[Exercise task]
Determine the number of lines where "parts" occurs and reply with that number by itself.

---*---

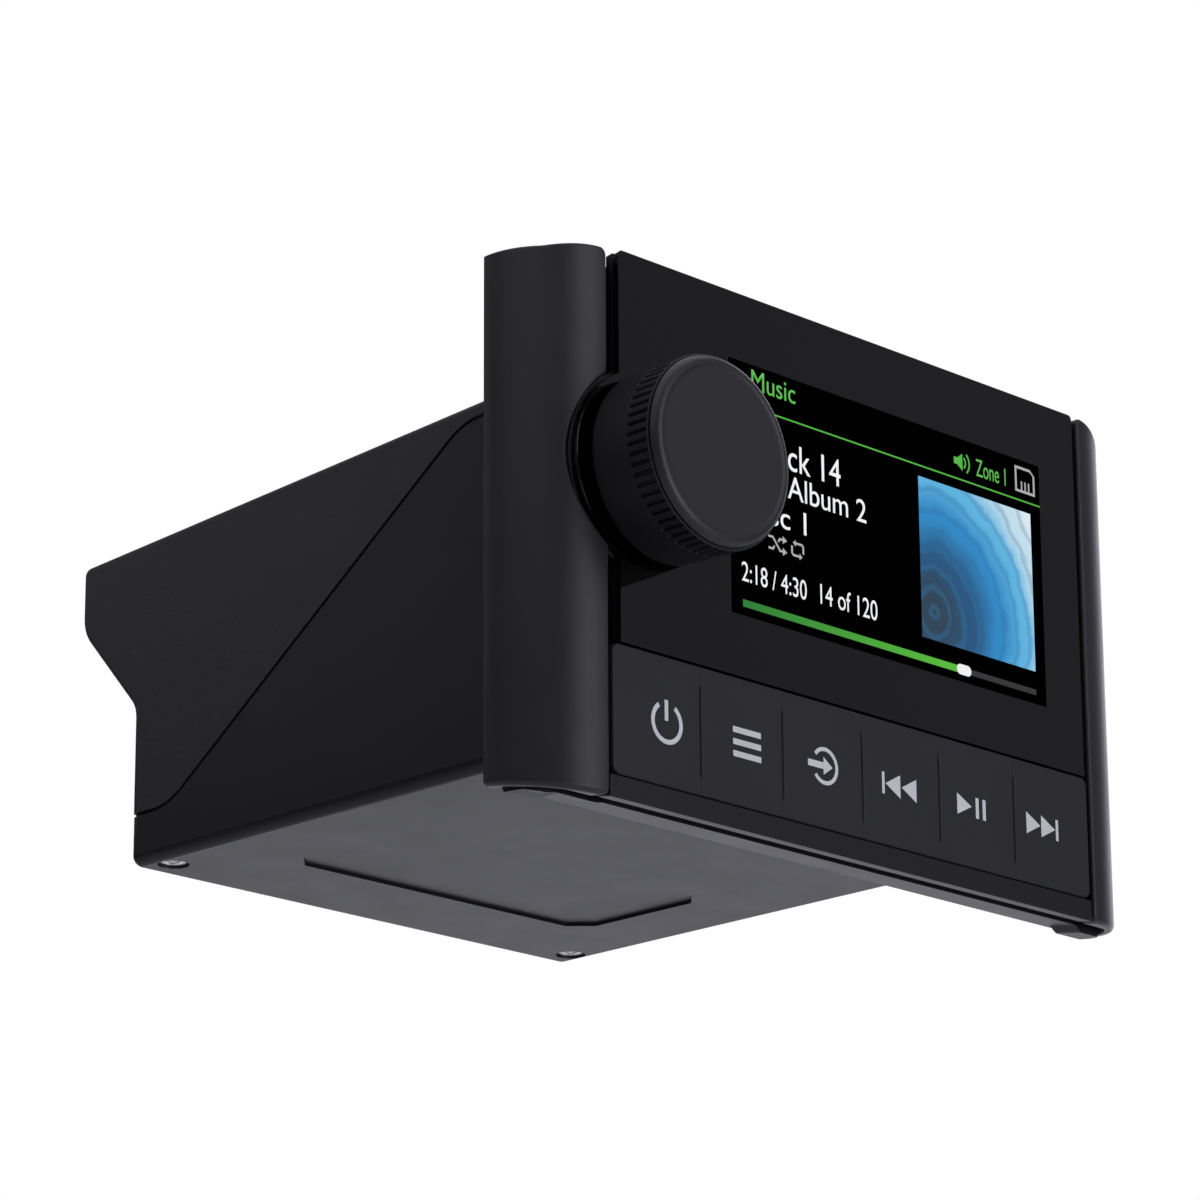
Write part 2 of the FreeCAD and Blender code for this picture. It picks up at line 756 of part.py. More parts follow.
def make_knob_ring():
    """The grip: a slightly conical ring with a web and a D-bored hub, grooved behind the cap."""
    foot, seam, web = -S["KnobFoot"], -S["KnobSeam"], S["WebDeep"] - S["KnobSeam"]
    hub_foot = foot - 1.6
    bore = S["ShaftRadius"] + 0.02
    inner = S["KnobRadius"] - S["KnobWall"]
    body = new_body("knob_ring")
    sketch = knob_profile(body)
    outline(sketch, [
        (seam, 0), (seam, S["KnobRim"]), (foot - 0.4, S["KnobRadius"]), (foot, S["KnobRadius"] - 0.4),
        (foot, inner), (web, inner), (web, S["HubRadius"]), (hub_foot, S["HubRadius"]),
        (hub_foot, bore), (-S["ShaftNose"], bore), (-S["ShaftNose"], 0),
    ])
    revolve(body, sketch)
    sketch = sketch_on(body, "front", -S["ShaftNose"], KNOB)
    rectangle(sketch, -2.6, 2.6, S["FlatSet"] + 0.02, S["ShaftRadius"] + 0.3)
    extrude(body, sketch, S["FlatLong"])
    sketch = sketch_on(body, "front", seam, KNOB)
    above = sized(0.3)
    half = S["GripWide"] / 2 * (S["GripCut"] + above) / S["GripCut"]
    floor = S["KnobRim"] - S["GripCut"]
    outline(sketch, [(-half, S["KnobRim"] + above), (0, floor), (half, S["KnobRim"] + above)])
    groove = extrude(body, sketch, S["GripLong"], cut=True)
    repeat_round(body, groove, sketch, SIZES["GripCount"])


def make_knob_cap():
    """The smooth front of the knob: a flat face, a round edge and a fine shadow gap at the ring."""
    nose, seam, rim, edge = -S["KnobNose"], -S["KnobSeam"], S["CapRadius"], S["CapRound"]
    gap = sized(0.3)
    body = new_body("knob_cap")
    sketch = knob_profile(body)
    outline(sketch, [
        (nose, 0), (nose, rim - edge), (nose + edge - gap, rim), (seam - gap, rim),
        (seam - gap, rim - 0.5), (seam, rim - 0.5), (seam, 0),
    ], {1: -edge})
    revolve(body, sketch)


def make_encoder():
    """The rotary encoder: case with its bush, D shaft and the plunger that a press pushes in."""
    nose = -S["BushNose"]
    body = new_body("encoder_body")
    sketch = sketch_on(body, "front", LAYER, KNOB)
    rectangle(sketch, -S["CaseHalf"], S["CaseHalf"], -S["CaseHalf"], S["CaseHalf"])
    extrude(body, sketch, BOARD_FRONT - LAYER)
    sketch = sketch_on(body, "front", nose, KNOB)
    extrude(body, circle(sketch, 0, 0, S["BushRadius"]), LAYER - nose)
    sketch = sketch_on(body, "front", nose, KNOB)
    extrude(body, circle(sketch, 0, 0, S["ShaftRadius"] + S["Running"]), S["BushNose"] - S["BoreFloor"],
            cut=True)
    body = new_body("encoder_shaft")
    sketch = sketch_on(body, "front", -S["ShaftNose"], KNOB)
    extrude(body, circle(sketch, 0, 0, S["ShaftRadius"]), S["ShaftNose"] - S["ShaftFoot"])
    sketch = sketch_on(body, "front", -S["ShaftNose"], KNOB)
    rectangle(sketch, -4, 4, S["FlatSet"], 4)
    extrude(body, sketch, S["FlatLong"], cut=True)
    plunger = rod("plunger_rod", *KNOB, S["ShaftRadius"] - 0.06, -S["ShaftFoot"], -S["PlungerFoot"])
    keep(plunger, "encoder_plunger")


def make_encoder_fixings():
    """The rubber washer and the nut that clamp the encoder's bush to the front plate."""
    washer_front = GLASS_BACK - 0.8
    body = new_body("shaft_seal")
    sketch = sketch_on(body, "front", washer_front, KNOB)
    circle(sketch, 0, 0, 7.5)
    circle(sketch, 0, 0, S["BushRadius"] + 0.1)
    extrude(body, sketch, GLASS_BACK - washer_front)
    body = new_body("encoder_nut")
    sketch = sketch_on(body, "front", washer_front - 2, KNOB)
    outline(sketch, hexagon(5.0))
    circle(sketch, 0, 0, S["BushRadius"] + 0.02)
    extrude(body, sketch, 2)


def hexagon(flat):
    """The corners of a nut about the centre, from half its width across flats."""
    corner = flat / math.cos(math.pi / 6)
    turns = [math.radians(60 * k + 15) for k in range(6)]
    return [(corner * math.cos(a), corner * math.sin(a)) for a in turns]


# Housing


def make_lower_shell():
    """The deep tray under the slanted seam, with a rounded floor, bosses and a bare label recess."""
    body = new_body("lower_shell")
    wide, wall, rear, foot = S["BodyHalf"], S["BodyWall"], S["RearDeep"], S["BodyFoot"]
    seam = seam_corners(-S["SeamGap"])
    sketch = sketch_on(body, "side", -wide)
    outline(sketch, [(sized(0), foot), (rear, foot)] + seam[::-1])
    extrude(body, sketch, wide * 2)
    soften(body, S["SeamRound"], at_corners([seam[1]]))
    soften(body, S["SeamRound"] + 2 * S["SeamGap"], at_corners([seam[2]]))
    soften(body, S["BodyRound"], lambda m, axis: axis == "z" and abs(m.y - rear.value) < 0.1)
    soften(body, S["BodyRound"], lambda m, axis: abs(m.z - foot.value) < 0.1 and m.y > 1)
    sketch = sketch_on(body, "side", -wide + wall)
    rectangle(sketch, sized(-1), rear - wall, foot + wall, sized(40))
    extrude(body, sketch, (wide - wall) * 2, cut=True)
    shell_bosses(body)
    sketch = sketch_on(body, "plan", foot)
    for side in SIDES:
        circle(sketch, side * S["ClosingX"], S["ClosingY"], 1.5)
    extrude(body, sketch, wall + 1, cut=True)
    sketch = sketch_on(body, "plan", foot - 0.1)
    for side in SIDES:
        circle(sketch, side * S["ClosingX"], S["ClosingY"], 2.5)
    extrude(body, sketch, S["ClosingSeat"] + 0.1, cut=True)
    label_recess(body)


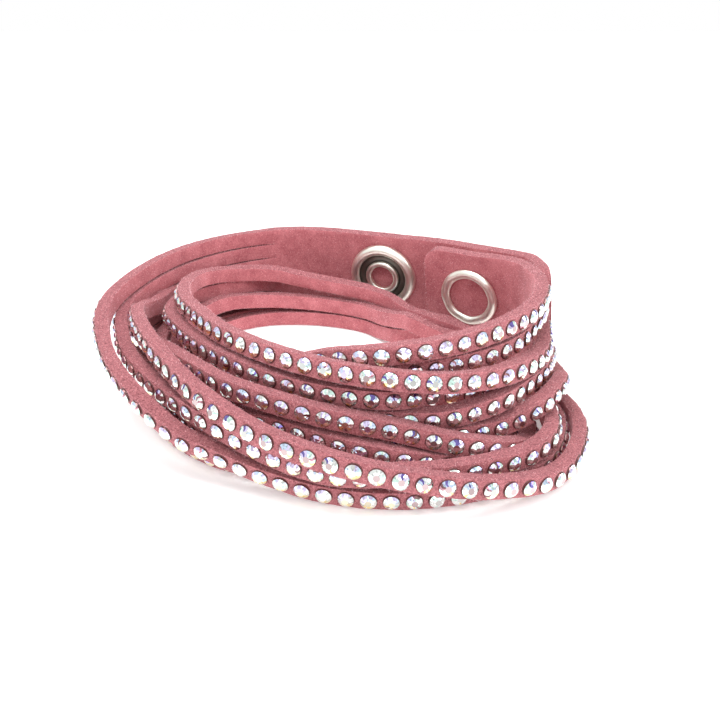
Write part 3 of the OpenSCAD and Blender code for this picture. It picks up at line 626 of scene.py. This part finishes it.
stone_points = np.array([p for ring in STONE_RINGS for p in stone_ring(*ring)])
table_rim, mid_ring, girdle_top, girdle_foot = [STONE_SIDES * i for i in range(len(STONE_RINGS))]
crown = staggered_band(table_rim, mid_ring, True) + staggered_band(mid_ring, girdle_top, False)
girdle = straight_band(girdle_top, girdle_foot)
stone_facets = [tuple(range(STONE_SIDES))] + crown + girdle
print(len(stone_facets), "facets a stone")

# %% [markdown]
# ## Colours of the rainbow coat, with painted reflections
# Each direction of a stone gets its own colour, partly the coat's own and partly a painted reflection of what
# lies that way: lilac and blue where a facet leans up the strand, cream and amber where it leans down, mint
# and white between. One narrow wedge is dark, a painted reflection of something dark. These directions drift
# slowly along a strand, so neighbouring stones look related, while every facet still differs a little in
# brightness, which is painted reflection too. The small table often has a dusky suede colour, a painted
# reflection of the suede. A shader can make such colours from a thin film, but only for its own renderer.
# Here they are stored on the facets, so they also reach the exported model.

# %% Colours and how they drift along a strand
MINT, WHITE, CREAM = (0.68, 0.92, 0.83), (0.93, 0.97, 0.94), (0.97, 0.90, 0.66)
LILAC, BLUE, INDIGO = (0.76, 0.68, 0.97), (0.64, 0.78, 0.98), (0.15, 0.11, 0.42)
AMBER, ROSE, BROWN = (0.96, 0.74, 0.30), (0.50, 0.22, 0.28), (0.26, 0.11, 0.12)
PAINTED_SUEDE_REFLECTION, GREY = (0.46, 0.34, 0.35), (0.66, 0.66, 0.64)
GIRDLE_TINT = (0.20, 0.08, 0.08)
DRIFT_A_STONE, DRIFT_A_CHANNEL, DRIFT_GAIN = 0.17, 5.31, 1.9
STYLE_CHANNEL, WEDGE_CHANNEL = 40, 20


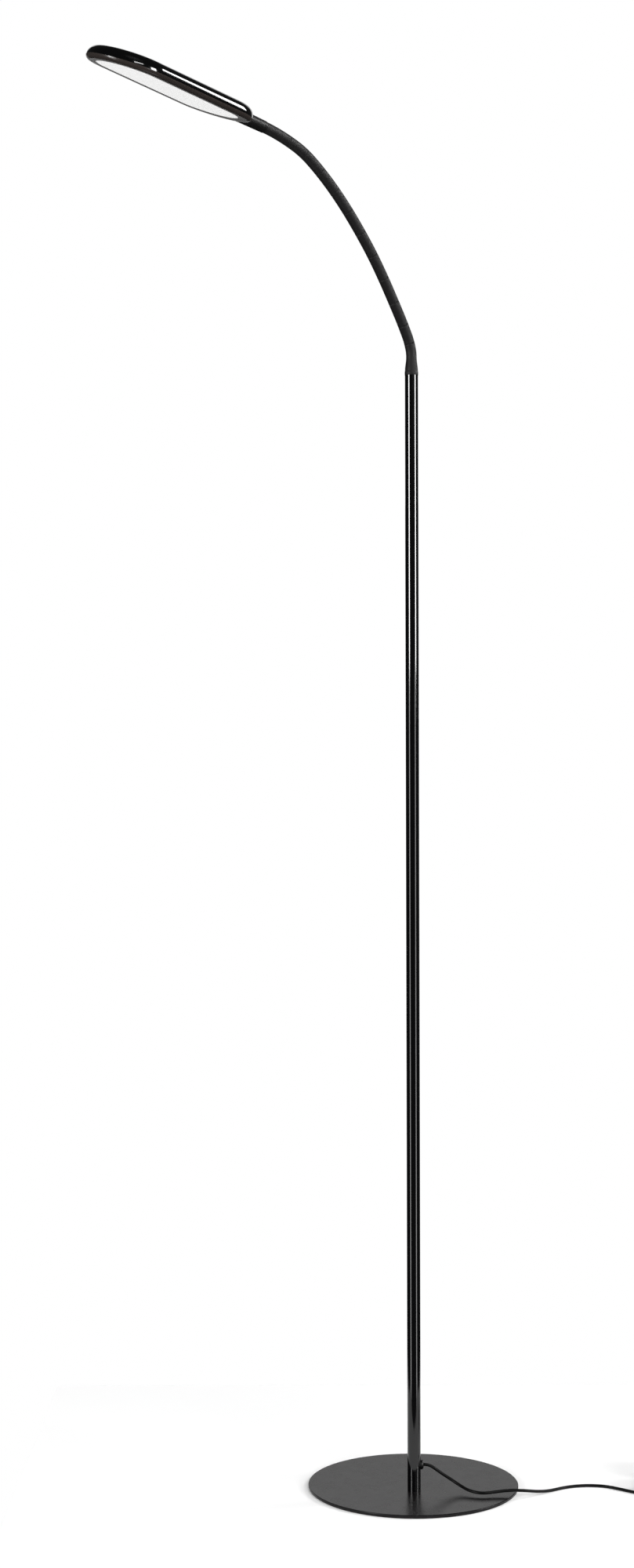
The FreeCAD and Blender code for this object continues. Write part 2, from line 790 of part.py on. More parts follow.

---*---

[Complete response]
2